## Objective
Write out exactly the lines of the entries below from the one holding "Reconstruct the object" to the one holding "wasm.setup();", inclusive, and leave out all other lines.

-- begin --

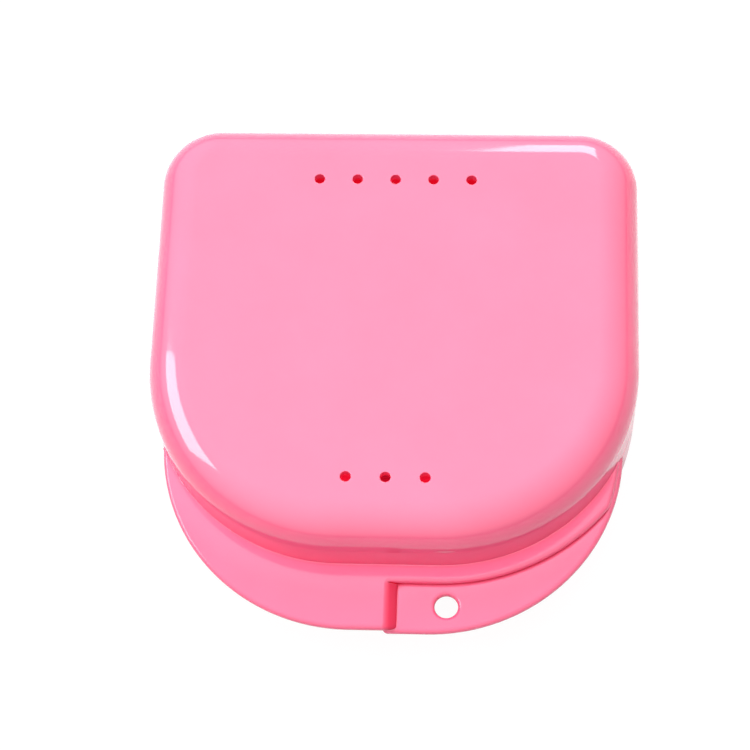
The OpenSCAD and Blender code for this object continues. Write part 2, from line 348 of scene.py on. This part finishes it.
# ---------------------------------------------------------------- hinge knuckles
def knuckle_loop(up):
    """Side view of a knuckle in (Y, Z) about the hinge axis, anticlockwise; up = the lid's."""
    root_y, root_z, foot_z = -HINGE_OFF - 1.0, 6.6, 0.1
    tangent = math.degrees(math.atan2(0.65, 0.76))
    # from the wall's side, round under the axis, to where the straight back leaves the barrel
    points = arc_points(0, 0, KNUCKLE_R, -180, tangent, 60)
    points += [(root_y, root_z), (root_y, foot_z), (-KNUCKLE_R, foot_z)]
    loop = np.array(points)
    return loop if up else loop[::-1] * np.array([1, -1])


def knuckle(build, x, width, up, bore):
    flat = Build()
    plate(flat, knuckle_loop(up), [circle(0, 0, bore, 40)], -width / 2, width / 2,
          KNUCKLE_EDGE, BORE_EDGE)
    vertices, normals = flat.arrays()
    # the plate's own x, y, z become Y, Z, X
    build.add(vertices[:, [2, 0, 1]] + (x, AXIS_Y, BASE_H), normals[:, [2, 0, 1]], flat.faces)


# ---------------------------------------------------------------- case lid
def lid_flange(build):
    """The lid's flange; the end face of its wide half leans, so that it shows from above."""
    flat = Build()
    plate(flat, flange_loop(-1), [], LID_Z, LID_Z + FLANGE_T, FLANGE_EDGE)
    vertices, normals = flat.arrays()
    weight = np.clip((vertices[:, 0] + 1.6) / 1.5, 0, 1)
    weight *= (vertices[:, 1] < -FRONT - NARROW - 0.15) * (vertices[:, 0] < 0.2)
    weight = weight * weight * (3 - 2 * weight)
    height = (vertices[:, 2] - LID_Z) / FLANGE_T
    low_shift, top_shift, normal_tilt = 2.05, 0.05, 1.15
    vertices[:, 0] += weight * (low_shift * (1 - height) + top_shift * height)
    normals[:, 2] += weight * normal_tilt * np.abs(normals[:, 0])
    build.add(vertices, normals, flat.faces)


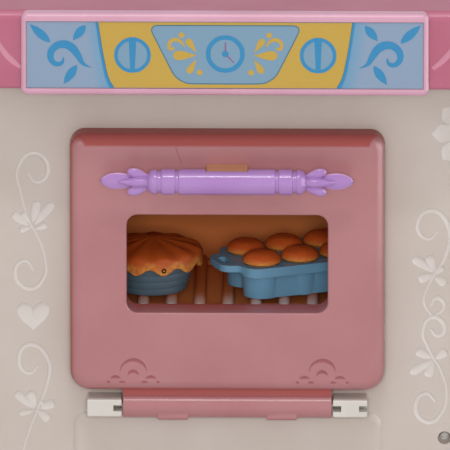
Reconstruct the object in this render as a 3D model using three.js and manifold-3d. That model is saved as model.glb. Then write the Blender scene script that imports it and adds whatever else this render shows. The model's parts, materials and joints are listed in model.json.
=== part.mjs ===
// Oven unit of a doll kitchen, in millimetres.
// +Z is up and the front looks along -Y. While the pieces are made, the cabinet's front face
// is at y = 0 and the floor at z = 0; at the end the whole unit is centred over its own floor
// area.

import * as THREE from 'three';
import { mergeVertices } from 'three/addons/utils/BufferGeometryUtils.js';
import Module from 'manifold-3d';

const wasm = await Module();
wasm.setup();

// Clearances
const SEAT = 0.3; // between two pieces that rest on each other
const END_PLAY = 0.5; // between the door's barrel and each knuckle
const PIN_PLAY = 0.15; // round the hinge pin, on the radius
const SCREW_PLAY = 0.2; // round a screw's shank, on the radius

// Cabinet
const CABINET_WIDTH = 288;
const CABINET_DEPTH = 111;
const CABINET_HEIGHT = 231.1; // floor to the underside of the worktop's skirt
const WALL = 2.4;
const FRONT_RETURN = 14; // how far the front moulding wraps round to the sides
const FRONT_CORNER = 6;
const FOOT_HEIGHT = 4;
const FOOT_RADIUS = 9;
const FOOT_INSET = 22;
const FLANGE = 15; // turned-in edges of the side panels
const TONGUE_REACH = 6;
const TONGUE_THICKNESS = 1.6;
const FLANGE_BELOW_TOP = 8; // the side panels' upper flange, below their own top
const FLANGE_SCREW_FROM_FRONT = 16;
const FLANGE_SCREW_FROM_BACK = 18;
const FLANGE_BOSS = 10;
const BACK_SCREW_FROM_FLOOR = 28;
const BACK_SCREW_BELOW_WORKTOP = 14;
const BACK_BOSS = 8;

// Worktop
const WORKTOP_THICKNESS = 40.1;
const WORKTOP_SIDE = 4; // past the cabinet on each side
const WORKTOP_FRONT = 32; // past the cabinet's front
const WORKTOP_BACK = 3;
const WORKTOP_CORNER = 12;
const WORKTOP_BACK_CORNER = 6;
const WORKTOP_HOLLOW_CORNER = 1; // inside, where the side panels' square backs fit
const WORKTOP_TOP_ROUND = 5.2;
const WORKTOP_BOTTOM_ROUND = 2;
const WORKTOP_TOP_WALL = 3;
const WORKTOP_SKIRT = 2.6;
const WORKTOP_RIB = 1.8;
const WORKTOP_RIB_RAISED = 2; // the ribs' feet above the skirt's edge
const WORKTOP_RIB_PITCH = 28;
const BURNER_RADIUS = 36;
const BURNER_GROOVE = 2.6;
const BURNER_GROOVE_DEPTH = 1;
const BURNER_RINGS = 2;
const BURNER_FROM_MIDDLE = 68;

// Control panel
const PANEL_WIDTH = 203.4;
const PANEL_PROUD = 4; // in front of the worktop
const PANEL_DROP = 2.2; // below the worktop
const PANEL_ROUND = 2.6;
const PANEL_CORNER = 3.4;
const LABEL_WIDTH = 198;
const LABEL_HEIGHT = 34.7;
const LABEL_SILL = 3.7; // frame left under the label
const LABEL_CORNER = 1.5;
const LABEL_THICKNESS = 0.6;
const LABEL_SUNK = 0.6;

// Door and its window
const DOOR_WIDTH = 157.4;
const DOOR_HEIGHT = 133.4;
const DOOR_THICKNESS = 14.2;
const DOOR_STANDOFF = 0.8;
const DOOR_WALL = 2.4;
const DOOR_EDGE = 6;
const DOOR_TOP_CORNER = 7.5;
const DOOR_BOTTOM_CORNER = 10;
const WINDOW_WIDTH = 100.6;
const WINDOW_HEIGHT = 50.9;
const WINDOW_ABOVE_EDGE = 41.3; // from the door's bottom edge
const WINDOW_CORNER = 5.5;
const WINDOW_SLEEVE = 2;
const INNER_SHEET = 2;
const INNER_REACH = 1.5; // inner frame's back, behind the cabinet's front face
const INNER_CORNER = 6;
const DOOR_SCREW_INSET = 8; // from the inner frame's edge

// Hinge
const HINGE_HEIGHT = 60;
const HINGE_FORWARD = 7.5;
const DOOR_ABOVE_HINGE = 9;
const BARREL_RADIUS = 6.2;
const BARREL_LENGTH = 104.8;
const NECK_THICKNESS = 5;
const PIN_RADIUS = 1;
const PIN_END = 1.2; // pin's end to the knuckle's outer face
const KNUCKLE_LENGTH = 17.4;
const KNUCKLE_HEIGHT = 9;
const KNUCKLE_DEPTH = 13.6;
const KNUCKLE_ROUND = 1;
const SLOT_LENGTH = 4.2;
const SLOT_HEIGHT = 3.2;
const SLOT_BEHIND_PIN = 0.6;
const KNUCKLE_SCREW_TO_PIN = 1.6; // plastic left between the screw's hole and the pin
const STOP_LENGTH = 15.4;
const STOP_THICKNESS = 4;
const STOP_CLEARANCE = 0.4; // to the cabinet's face when the door lies open
const STOP_FROM_MIDDLE = 27.3;
const STOP_PAD_FORWARD = 5.5; // pads on the barrel's front, at the stops
const STOP_PAD_TOP = 2.3; // below the hinge's axis
const STOP_PAD_BOTTOM = 5.7;

// Oven opening, liner and rack
const DOOR_LAP = 8.7; // door past the opening on each side
const OPENING_CORNER = 8;
const INNER_CLEARANCE = 2.5; // inner frame to the opening
const LINER_MARGIN = 8; // liner past the opening on each side
const LINER_SHEET = 2;
const LINER_TO_BACK = 10.3; // between the liner and the cabinet's back sheet
const LINER_CORNER = 10;
const LINER_BELOW_OPENING = 2;
const LINER_ABOVE_OPENING = 3;
const LINER_EAR = 12;
const LINER_EAR_BACK = 5.3; // liner's ears behind its mouth
const SHELF = 3;
const RACK_ABOVE_HINGE = 49;
const RACK_BAR = 6.2;
const RACK_PITCH = 14.15;
const RACK_THICKNESS = 4;
const RACK_BAR_SIDE = 1.6; // the bars' upright sides, under their round tops
const RACK_TIE = 4;
const RACK_TIE_SUNK = 1.4; // the cross bars' tops below the bars'
const RACK_SIDE_GAP = 0.6;
const RACK_FRONT_GAP = 4;
const CATCH_WIDTH = 12;
const CATCH_DEPTH = 6;
const CATCH_PEG = 2;
const CATCH_PEG_END = 1.5; // above the liner
const CATCH_BEHIND_MOUTH = 4;
const CATCH_TONGUE = 1.4;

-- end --

## Written answer
Reconstruct the object in this render as a 3D model using three.js and manifold-3d. That model is saved as model.glb. Then write the Blender scene script that imports it and adds whatever else this render shows. The model's parts, materials and joints are listed in model.json.
=== part.mjs ===
// Oven unit of a doll kitchen, in millimetres.
// +Z is up and the front looks along -Y. While the pieces are made, the cabinet's front face
// is at y = 0 and the floor at z = 0; at the end the whole unit is centred over its own floor
// area.

import * as THREE from 'three';
import { mergeVertices } from 'three/addons/utils/BufferGeometryUtils.js';
import Module from 'manifold-3d';

const wasm = await Module();
wasm.setup();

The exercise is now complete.